Most people don’t know how hard it is to mine gold. You’ll get to see it now. This is a fun show, with a look at South Africa’s most important business, as the country with the largest natural gold deposits on Earth. It’s amazing process, that I’d never seen from beginning to end before.

In South Africa’s North West Province is one of the world’s most intense engineering feats and the deepest occupyable spot on the planet. It’s the Mponeng is a gold mine. Located over 4 km (2.5 mi) below the surface, the “commute” from the surface to the bottom of the mine takes an hour and a half at 40 miles per hour, in elevators which can carry up to 120 miners at a time, the biggest elevators in the world. [I know that the math doesn’t jibe – but this is what the presenter says, so I don’t know if this might have to do with changing elevators and/or if the “commute” to which he’s referring also includes the walk from the elevator, at 12,600 below the ground to the site where they’re blasting the wall].

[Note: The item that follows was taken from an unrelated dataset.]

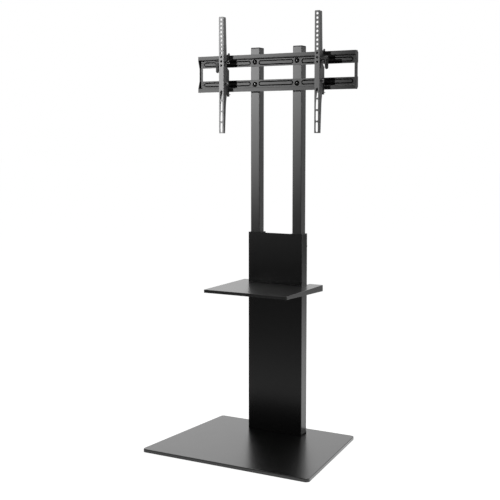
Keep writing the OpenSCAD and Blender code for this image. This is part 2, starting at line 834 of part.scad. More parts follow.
module pivot_bolt(out) {
    head_l = bolt_d * low_head_share;
    reach = arm_w / 2 + out + lever_hub_rest - over;
    bar_x([arm_x - arm_w / 2 - head_l, pivot_y, pivot_z], bolt_d, arm_w / 2 + head_l + reach);
    translate([arm_x - arm_w / 2 - head_l, pivot_y, pivot_z]) rotate([0, 90, 0])
        cylinder(h = head_l, d1 = bolt_af - 2 * head_l, d2 = bolt_af);
}

module pivot_bolt_left() { color("#3a3a3c") mirror([1, 0, 0]) pivot_bolt(lever_out_left); }

module pivot_bolt_right() { color("#3a3a3c") pivot_bolt(lever_out_right); }

// A clamp lever whose stem hangs at a distance from the arm
module tilt_lever(out) {
    root = arm_x + arm_w / 2 + slide_gap;
    hub_l = out + lever_hub_rest;
    difference() {
        union() {
            bar_x([root, pivot_y, pivot_z], lever_hub_d, hub_l);
            translate([root + out, pivot_y, pivot_z]) rotate([0, 180 - lever_lean, 0]) {
                cylinder(h = lever_len, d1 = lever_root_d, d2 = lever_tip_d);
                translate([0, 0, lever_len]) sphere(d = lever_tip_d);
            }
        }
        bar_x([root - over, pivot_y, pivot_z], bolt_d + 2 * run_gap, hub_l);
    }
}

module tilt_lever_left() { color("#1c1c1c") mirror([1, 0, 0]) tilt_lever(lever_out_left); }

module tilt_lever_right() { color("#1c1c1c") tilt_lever(lever_out_right); }

// Underside of the shelf's flanges, sloping from front to back, as a solid to cut away
module under_shelf() {
    translate([-shelf_w, 0, 0]) along_x(2 * shelf_w) polygon([
        [shelf_front - over, shelf_z - shelf_front_h], [shelf_back + over, shelf_z - shelf_rear_h],
        [shelf_back + over, shelf_z - 2 * shelf_rear_h], [shelf_front - over, shelf_z - 2 * shelf_rear_h]
    ]);
}

// The shelf's rectangle, drawn in by a margin
module shelf_block(margin, h, bend) {
    inset = shelf_corner_r;
    hull()
        for (x = [inset - shelf_w / 2, shelf_w / 2 - inset], y = [shelf_front + inset, shelf_back - inset])
            translate([x, y, shelf_z - margin - h]) button(shelf_corner_r - margin, h, bend);
}

// The space that the column passes through, with a margin
module shelf_notch(margin) {
    translate([-notch_half_w - margin, notch_front - margin, shelf_z - 2 * shelf_rear_h])
        cube([2 * (notch_half_w + margin), shelf_d, 3 * shelf_rear_h]);
}

module shelf_tray() {
    color("#4a4a4c")
    difference() {
        shelf_block(0, shelf_rear_h, shelf_bend_r);
        difference() {
            shelf_block(shelf_t, shelf_rear_h, shelf_t / 4);
            shelf_notch(shelf_t);
        }
        shelf_notch(0);
        under_shelf();
    }
}

module shelf_strap() {
    lip = strap_t + shelf_tail / 3;
    color("#2e2e30")
    difference() {
        translate([-notch_half_w, strap_front, strap_z - strap_h / 2]) difference() {
            cube([2 * notch_half_w, lip, strap_h]);
            translate([-over, strap_t, shelf_t])
                cube([2 * (notch_half_w + over), lip, strap_h - 2 * shelf_t]);
        }
        for (sx = [-1, 1])
            bar_y([sx * tube_x, strap_front - over, strap_z], bolt_d + 2 * bolt_gap, strap_t + 2 * over);
    }
}

module shelf_nuts() { color("#6a6a6c") clamp_nuts(strap_front + strap_t, strap_z); }

module shelf_knob(side) {
    tip_y = column_back + slide_gap;
    seat_y = strap_front + strap_t + bolt_d * nut_share + 2 * over;
    translate([side * tube_x, tip_y, strap_z]) clamp_knob(seat_y - tip_y);
}

module shelf_knob_left() { color("#1c1c1c") shelf_knob(-1); }

module shelf_knob_right() { color("#1c1c1c") shelf_knob(1); }

base_tray();
base_ribs();
base_feet();
foot_plate();
base_bolts();
outer_tube_left();
outer_tube_right();
front_panel();
rear_braces();
collar_left();
collar_right();
height_nuts();
height_knob_left();
height_knob_right();
upright_left();
upright_right();
upright_cap_left();
upright_cap_right();
glide_left();
glide_right();
upper_rail();
lower_rail();
end_plate_left();
end_plate_right();
rail_bolts();
rail_nuts();
hook_bracket_left();
hook_bracket_right();
guide_bolt_left();
guide_bolt_right();
lock_screw_left();
lock_screw_right();
arm_left();
arm_right();
pivot_bolt_left();
pivot_bolt_right();
tilt_lever_left();
tilt_lever_right();
shelf_tray();
shelf_strap();
shelf_nuts();
shelf_knob_left();
shelf_knob_right();
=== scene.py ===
"""Looks of a floor stand for a flat screen: finishes, small made pieces, light and camera."""

import json
import logging
import math
from dataclasses import dataclass, field
from enum import Enum

import bmesh
import bpy
import numpy as np
from mathutils import Euler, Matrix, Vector

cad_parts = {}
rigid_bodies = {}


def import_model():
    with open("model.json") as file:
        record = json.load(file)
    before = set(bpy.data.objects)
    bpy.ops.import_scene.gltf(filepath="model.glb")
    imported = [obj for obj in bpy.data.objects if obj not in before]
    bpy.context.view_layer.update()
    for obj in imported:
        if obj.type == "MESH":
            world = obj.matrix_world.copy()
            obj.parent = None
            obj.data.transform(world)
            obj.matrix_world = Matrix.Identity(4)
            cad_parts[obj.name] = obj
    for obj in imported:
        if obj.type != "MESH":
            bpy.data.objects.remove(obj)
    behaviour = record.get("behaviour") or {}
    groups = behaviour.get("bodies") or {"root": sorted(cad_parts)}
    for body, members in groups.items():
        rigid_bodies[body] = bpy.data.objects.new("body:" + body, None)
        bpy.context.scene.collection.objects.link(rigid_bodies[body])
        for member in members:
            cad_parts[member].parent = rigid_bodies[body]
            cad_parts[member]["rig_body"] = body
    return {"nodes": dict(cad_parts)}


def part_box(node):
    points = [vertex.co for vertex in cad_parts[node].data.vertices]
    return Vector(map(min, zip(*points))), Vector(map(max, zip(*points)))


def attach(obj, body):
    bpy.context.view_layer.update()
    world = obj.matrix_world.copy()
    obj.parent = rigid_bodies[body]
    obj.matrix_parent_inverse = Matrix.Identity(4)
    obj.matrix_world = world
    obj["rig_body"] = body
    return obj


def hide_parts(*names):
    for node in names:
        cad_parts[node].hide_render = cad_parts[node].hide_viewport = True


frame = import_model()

LOG = logging.getLogger("stand")
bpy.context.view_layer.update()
MM = 0.001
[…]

The temperature at that depth 66°C (151°F), and the mine pumps slurry ice underground to cool the shafts’ air to below 30°C (86°F).

The mine needs to recover only 10 grams of gold per ton excavated to remain profitable, at a price of $19.40 per gram of gold extracted. The mine encompasses at least two gold reefs, with the deepest, one meter thick – at a surprisingly low concentration. By the end, you’ll understand why gold is so precious.